GM sells eight SUVs in Russia, including the Hummer, Trailblazer, Cadillac Escalade and the popular Chevrolet 4X4 Niva model, produced with local joint-venture partner OAO Avtovaz. And while Americans move slowly towards smaller vehicles as gas prices hover near US$3-a-gallon, Russians, bolstered by their newfound wealth after the end of Communism, want their ride super-sized.

Warren Browne, GM’s top executive in Russia, calls it the “Can you make it any bigger?” trend. He said it’s being fuelled by the country’s sometimes sketchy road conditions, abundant snow, and growing wealth. Personal disposable income will more than double in Russia between 2005 and 2010, according to some estimates, making it Europe’s second-largest auto market by early next decade and surpassing France, Italy and the U.K.

“The market has really, on a quarterly basis, just gone kind of crazy,” Mr. Browne said during an interview in Moscow yesterday. “It’s been positively surprising … We offer more SUVs than most companies offer cars.”

GM sold 132,000 vehicles in Russia last year. It predicts it will nearly double that to 257,600 units this year, boosting its market share from 6.5% to 9.9%. GM, one of the first automakers to set up in Russia, is also seeing surprising strength from its European Opel brand, Mr. Browne said.

As a whole, automakers operating in Russia will boost sales from 1.65 million in 2006 to 2.6 million this year, according to an industry forecast.

Canadian auto supplier Magna International Inc., which inked a deal with Russian billionaire Oleg Deripaska this year to expand in the Russian market, cites the country’s growing middle class and rising average price per car among the key reasons why it is betting big on the former Soviet Union.
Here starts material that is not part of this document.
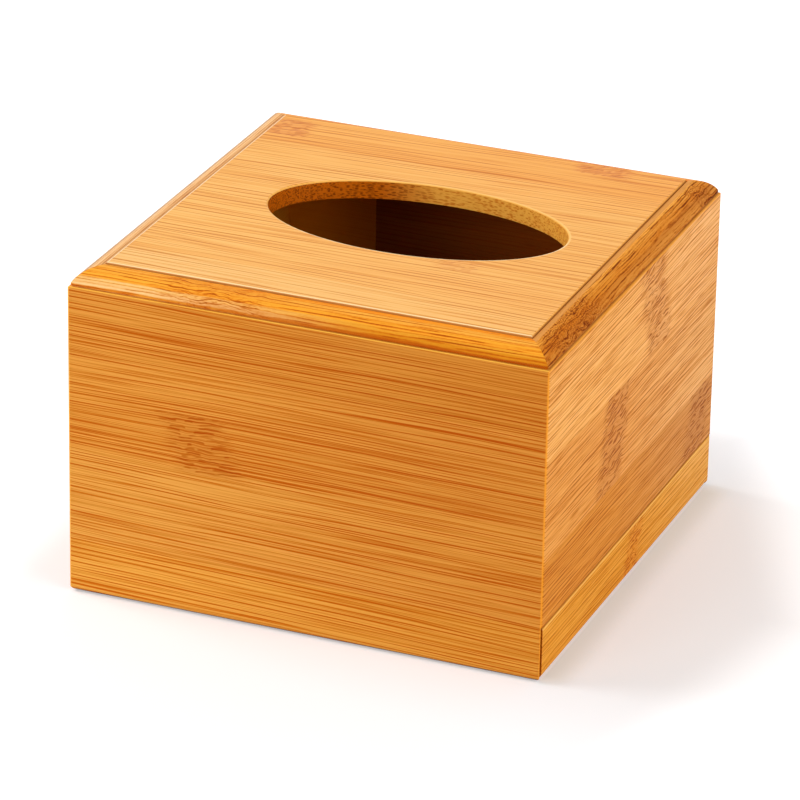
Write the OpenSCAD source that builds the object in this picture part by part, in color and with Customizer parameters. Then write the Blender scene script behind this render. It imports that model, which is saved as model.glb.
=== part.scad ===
// Square tissue box cover made of lacquered bamboo boards.
// Four mitred walls carry a mitred rim and a raised top board with an oval hole.
// The base board slides out to the right in grooves, with the rail that closes its end.
// The origin is on the rest plane, under the middle of the box. Right is +X, back is +Y, up is +Z.

/* [Box] */
// Width of the box from left to right
box_w = 115; // [106:1:160]
// Depth of the box from front to back
box_d = 115; // [100:1:160]
// Height of the box to the top board's face
box_h = 80; // [60:1:130]
// Thickness of the wall boards
wall_t = 9; // [8:0.25:12]
// Rounding of the upright outer corners
corner_round = 0.8; // [0.4:0.1:2]
// Rounding of the walls' upper outer edge
wall_top_round = 0.5; // [0.2:0.1:1.2]
// Rounding of the walls' and the rail's lower outer edges
foot_round = 2; // [0.5:0.1:3]

/* [Rim] */
// Distance from the walls' outer faces in to the rim's inner side
rim_w = 6.5; // [6:0.1:7.5]
// Height of the rim strips beside the top board
rim_h = 4.1; // [3:0.1:4.5]
// Distance from the walls' outer faces in to the rim
rim_setback = 0.5; // [0.2:0.1:1]
// Height of the upright edge under the rim's long rounding
rim_edge = 0.5; // [0.4:0.1:1]
// Height of the shadow groove between the rim and the walls
seam_h = 0.3; // [0.1:0.05:0.35]
// Depth of that groove, from the rim's outer edge
seam_depth = 0.5; // [0.2:0.1:1]

/* [Top board] */
// Height of the top board's face above the rim strips
board_rise = 0.5; // [0.3:0.1:2]
// Rounding of the top board's upper edges
board_round = 0.3; // [0.1:0.1:0.8]
// Gap between the top board and the rim strips around it
board_gap = 0.2; // [0.1:0.05:0.4]
// Length of the oval hole from left to right
hole_l = 72; // [50:1:76]
// Width of the oval hole from front to back
hole_w = 42; // [30:1:60]
// Distance of the hole's middle to the right of the box's middle
hole_shift = 3; // [0:0.5:5]
// Distance of the hole's middle behind the box's middle
hole_back = 1.5; // [0:0.5:4]
// Width of the bevel around the hole's upper edge
hole_bevel = 0.25; // [0.1:0.05:0.6]

/* [Sliding base] */
// Thickness of the base board
base_t = 5; // [4:0.25:7]
// Depth of the grooves that hold the base board
groove_depth = 4; // [3:0.25:5]
// Height of the grooves' lower side above the rest plane
groove_z = 4; // [3:0.25:6]
// Height of the rail above the base board
rail_over = 3.8; // [2:0.1:6]
// Rounding of the rail's upper outer edge
rail_top_round = 0.4; // [0.2:0.1:1]
// Gap between the rail's upper edge and the right wall
rail_gap = 0.4; // [0.3:0.05:0.8]
// Gap between each mitred end of the rail and the wall beside it
rail_end_gap = 0.6; // [0.3:0.05:0.9]
// Clearance around whatever slides
slide_gap = 0.3; // [0.2:0.05:0.5]

/* [Hidden] */
$fn = 96;

// Quarter turns that carry the front side to each of the other sides
front_side = 0;
right_side = 1;
back_side = 2;
left_side = 3;

// Colours of the lacquered bamboo, as the boards show them
wall_colour = [0.80, 0.50, 0.21];
rim_colour = [0.83, 0.53, 0.24];
board_colour = [0.91, 0.68, 0.42];
base_colour = [0.86, 0.59, 0.27];

// How far a cutting solid runs past the face that it cuts
overrun = 1;
// Heights of the levels at which the pieces meet
rim_z = box_h - board_rise - rim_h;
board_t = rim_h + board_rise;
// Width of a rim strip, and the radius that makes its rounding level beside the top board
rim_run = rim_w - rim_setback;
rim_rise = rim_h - rim_edge;
rim_curve = (rim_run * rim_run + rim_rise * rim_rise) / (2 * rim_rise);
// Distance from the walls' outer faces in to the top board
board_inset = rim_w + board_gap;
// Heights of the groove and of what slides in it
groove_h = base_t + 2 * slide_gap;
base_z = groove_z + slide_gap;
rail_top = base_z + base_t + rail_over;
// How far a gap across a mitre shortens each end of a strip
rail_end_cut = rail_end_gap * sqrt(2);
// Place and reach of the base board
base_left = slide_gap + wall_t - groove_depth - box_w / 2;
base_right = box_w / 2 - wall_t + groove_depth;
base_half_d = box_d / 2 - wall_t + groove_depth - slide_gap;

// Length of the side that a number of quarter turns leads to
function side_length(turns) = turns % 2 == 0 ? box_w : box_d;
// Distance of that side's outer face from the middle of the box
function side_reach(turns) = turns % 2 == 0 ? box_d / 2 : box_w / 2;

// Puts a piece on one side of the box. The piece is drawn along X with its outer face at
// y = 0, and its thickness towards +Y.
module on_side(turns) {
    rotate([0, 0, 90 * turns])
        translate([0, -side_reach(turns), 0])
            children();
}

// Draws a profile in depth and height and runs it along X
module run_along(length) {
    rotate([90, 0, 90])
        linear_extrude(length, center = true)
            children();
}

// Quarter of a square that lies outside a circle, to take off a corner at the origin
module corner_cut(radius) {
    difference() {
        translate([-overrun, -overrun])
            square(radius + overrun);
        translate([radius, radius])
            circle(radius);
    }
}

// Profile of a board that stands upright, from one height to another, with both outer
// edges rounded
module upright_profile(low, high, low_round, high_round) {
    difference() {
        translate([0, low])
            square([wall_t, high - low]);
        translate([0, low])
            corner_cut(low_round);
        translate([0, high])
            mirror([0, 1])
                corner_cut(high_round);
    }
}

// Outline seen from above of a strip that is mitred at both ends, with its sharp outer
// corners rounded where the upright edges of the box are
module mitred_outline(length, depth, end_cut, end_round) {
    half = length / 2;
    difference() {
        polygon([
            [-half + end_cut, 0],
            [half - end_cut, 0],
            [half - end_cut - depth, depth],
            [-half + end_cut + depth, depth]
        ]);
        for (side = [0, 1])
            mirror([side, 0])
                translate([-half, 0])
                    corner_cut(end_round);
    }
}

// Strip with the profile that is given as its child, mitred at both ends
module mitred_strip(length, depth, end_cut, end_round) {
    intersection() {
        run_along(length)
            children();
        linear_extrude(box_h)
            mitred_outline(length, depth, end_cut, end_round);
    }
}

// Wall board that stands on the rest plane, with a groove for the base board
module grooved_wall(turns) {
    mitred_strip(side_length(turns), wall_t, 0, corner_round)
        difference() {
            upright_profile(0, rim_z, foot_round, wall_top_round);
            translate([wall_t - groove_depth, groove_z])
                square([groove_depth + overrun, groove_h]);
        }
}

// Wall board over the opening that the base slides through
module short_wall(turns) {
    mitred_strip(side_length(turns), wall_t, 0, corner_round)
        upright_profile(rail_top + rail_gap, rim_z, 0, wall_top_round);
}

// Profile of a rim strip: one long rounding that is level beside the top board, over a low
// upright edge and the shadow groove at its foot
module rim_profile() {
    difference() {
        intersection() {
            square([rim_run, rim_h + overrun]);
            translate([rim_run, rim_h - rim_curve])
                circle(rim_curve);
        }
        translate([-overrun, -overrun])
            square([seam_depth + overrun, seam_h + overrun]);
    }
}

// Rim strip that lies on a wall's upper edge
module rim_strip(turns) {
    translate([0, rim_setback, rim_z])
        mitred_strip(side_length(turns) - 2 * rim_setback, rim_run, 0, corner_round)
            rim_profile();
}

// Plate with its lower face at z = 0 and its upper edges rounded
module eased_plate(width, depth, thickness, edge_round) {
    module section(length) {
        difference() {
            translate([-length / 2, 0])
                square([length, thickness]);
            for (side = [0, 1])
                mirror([side, 0])
                    translate([-length / 2, thickness])
                        mirror([0, 1])
                            corner_cut(edge_round);
        }
    }
    intersection() {
        run_along(width)
            section(depth);
        rotate([0, 0, 90])
            run_along(depth)
                section(width);
    }
}

// Oval column that cuts the hole, with its bevel at the height of the board's face
module oval_cutter(thickness) {
    scale([hole_l / hole_w, 1, 1]) {
        translate([0, 0, -overrun])
            cylinder(d = hole_w, h = thickness + 2 * overrun);
        translate([0, 0, thickness - hole_bevel])
            cylinder(d1 = hole_w, d2 = hole_w + 2 * (hole_bevel + overrun), h = hole_bevel + overrun);
    }
}

module front_wall() {
    color(wall_colour)
        on_side(front_side)
            grooved_wall(front_side);
}

module back_wall() {
    color(wall_colour)
        on_side(back_side)
            grooved_wall(back_side);
}

module left_wall() {
    color(wall_colour)
        on_side(left_side)
            grooved_wall(left_side);
}

module right_wall() {
    color(wall_colour)
        on_side(right_side)
            short_wall(right_side);
}

// Raised board inside the rim, which rests on the inner part of the walls' upper edges
module top_board() {
    color(board_colour)
        translate([0, 0, rim_z])
            difference() {
                eased_plate(box_w - 2 * board_inset, box_d - 2 * board_inset, board_t, board_round);
                translate([hole_shift, hole_back, 0])
                    oval_cutter(board_t);
            }
}

module rim_front() {
    color(rim_colour)
        on_side(front_side)
            rim_strip(front_side);
}

module rim_back() {
    color(rim_colour)
        on_side(back_side)
            rim_strip(back_side);
}

module rim_left() {
    color(rim_colour)
        on_side(left_side)
            rim_strip(left_side);
}

module rim_right() {
    color(rim_colour)
        on_side(right_side)
            rim_strip(right_side);
}

// Board that closes the box below and slides in the grooves of three walls
module base_board() {
    color(base_colour)
        translate([base_left, -base_half_d, base_z])
            cube([base_right - base_left, 2 * base_half_d, base_t]);
}

// Rail glued to the base board's right end, which fills the space under the right wall
module base_rail() {
    color(base_colour)
        on_side(right_side)
            mitred_strip(side_length(right_side), wall_t, rail_end_cut, corner_round)
                difference() {
                    upright_profile(slide_gap, rail_top, foot_round, rail_top_round);
                    translate([wall_t - groove_depth, base_z])
                        square([groove_depth + overrun, base_t]);
                }
}

front_wall();
back_wall();
left_wall();
right_wall();
top_board();
rim_front();
rim_back();
rim_left();
rim_right();
base_board();
base_rail();
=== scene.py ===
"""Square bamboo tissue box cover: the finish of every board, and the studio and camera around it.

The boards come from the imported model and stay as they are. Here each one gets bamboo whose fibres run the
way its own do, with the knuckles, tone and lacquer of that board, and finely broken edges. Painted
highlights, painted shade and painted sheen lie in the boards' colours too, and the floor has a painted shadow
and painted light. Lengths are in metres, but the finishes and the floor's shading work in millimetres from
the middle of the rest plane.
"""

import logging
import math
from abc import ABC, abstractmethod
from dataclasses import dataclass, field, replace
from enum import Enum
from functools import reduce
from operator import add
from typing import Any, Union

import bpy
from mathutils import Matrix, Vector

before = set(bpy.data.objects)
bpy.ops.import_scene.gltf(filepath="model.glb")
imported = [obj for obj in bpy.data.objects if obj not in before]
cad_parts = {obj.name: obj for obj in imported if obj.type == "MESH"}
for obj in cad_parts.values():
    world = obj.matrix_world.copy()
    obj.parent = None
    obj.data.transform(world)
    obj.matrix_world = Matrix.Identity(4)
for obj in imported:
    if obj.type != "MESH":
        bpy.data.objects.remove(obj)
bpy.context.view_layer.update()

LOG = logging.getLogger("tissue_box")
MM = 0.001
SRGB_TOP = 255.0
PHOTO_SIDE_PX = 800
SEED_STEP = 13.7
TONE_STOPS = (0.0, 0.3, 0.6, 1.0)

Number = Union["Value", float, int]
Axes = dict["Axis", "Value"]
Socket = bpy.types.NodeSocket
Colour = tuple[int, int, int]
Linear = tuple[float, float, float, float]
Tint = Union[Linear, Socket]
LaminationsAndShading = tuple[tuple[float, Colour, Colour], ...]
Span = tuple[float, float]

WHITE: Colour = (255, 255, 255)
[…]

Auto-makers and suppliers alike make profits thousands of dollars higher on bigger SUVs and their waning popularity in North America has hurt their bottom line.

Magna has told investors it believes it can generate revenue of as much as US$1,100 per vehicle from its metalforming parts alone in the Russian market, and hundreds of dollars more per vehicle in other business lines like seating and transmissions.

While the salaries of ordinary Russians lag far behind those in the West, a flat personal income tax rate of 13% and the remnants of the Soviet system, such as subsidized housing and utilitites, means many Russians have more disposable income than Westerners, Scotiabank Group said in a recent report. As a result, there is a growing middle class, particularly in St. Petersburg and Moscow, where some 20 million live.

“Russians don’t save money. They spend because they’re flourishing in their new-found freedom,” said Andrew Somers, president of the American Chamber of Commerce in Russia. All retail sectors in the country, from groceries to electronics, will grow significantly in coming years, consultancy PMR Publications said in a report, as the value of retail goods tops 10.9 trillion rubles in 2007.

Mr. Somers said he’s seen a growing number of companies, such as Wrigley and Philips, bring their entire board of directors on trips to Russia to convince them of the profits to be made. “Russia has such a bad image abroad that if you haven’t come to Russia, you can’t possibly comprehend the opportunities.”